As grandparents, we have the luxury of correcting the faults of our earlier lives.

If I could turn back time, I would be perfect. The perfect dad, the perfect husband, the perfect coach, the perfect leader, the perfect friend, the perfect colleague.

But then, none of us are perfect are we?

Life gives us lots of room to self correct; to choose an alternate path; to learn from our mistakes; to celebrate our successes.

If I could turn back time, I would not have made any mistakes. Or maybe I would make more!

Truth is, if you don’t make any mistakes, what would we ever have to laugh at? How would we learn? What fun would that be?

If I could turn back time, I would laugh more, stress less and realize that “It is just life” happening before our very eyes.

I would have chosen the “shoulder shrug” more often, and simply dealt with the problem of the day, calmly and reasonably. I would have been less angry and more introspective. I would realize that anger, frustration and worry just delay the inevitable. The problem doesn’t go away based on your reaction.

If I could turn back time, I would have been more appreciative, more thoughtful, more compassionate, more complimentary. I would have said the kind things I was thinking, more openly and without fear of embarrassment. After all, people really can’t read your mind. I would be more intentional with my kind thoughts, and less intentional with my negativity.

If I could turn back time, I would have listened more and talked less.

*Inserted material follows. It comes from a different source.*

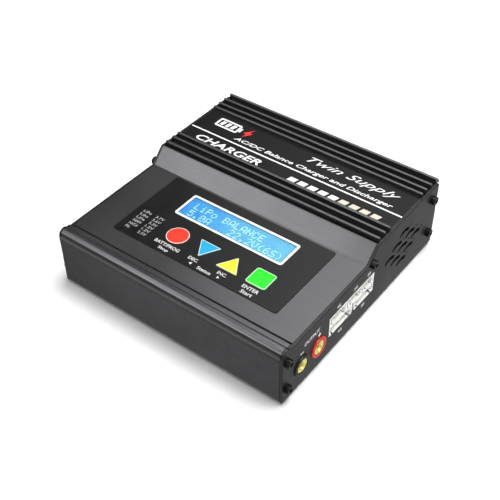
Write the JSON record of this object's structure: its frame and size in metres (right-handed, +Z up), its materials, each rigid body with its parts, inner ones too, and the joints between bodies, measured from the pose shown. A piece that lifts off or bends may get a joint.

If I could turn back time, I would have one more conversation with Rudy Gheysen, Bill Jeneraul, Mike Underhill, my sister Kim and everyone’s best friend, Mike D’Angelo – and countless others that have passed long before their time.

If I could turn back time, I would spend an afternoon with Bill Douglas, my wife Karen’s dad. I would tell him that she is an amazing woman, wife, mother and grandmother; kind, compassionate, thoughtful, giving and funny – though not as funny as she thinks she is. He did good!

If I could turn back time, I would not take life, relationships and lives for granted.

If I could turn back time, I would remind my parents how much I appreciate all they did for me, and perhaps, just maybe, ask for one last piece of advice.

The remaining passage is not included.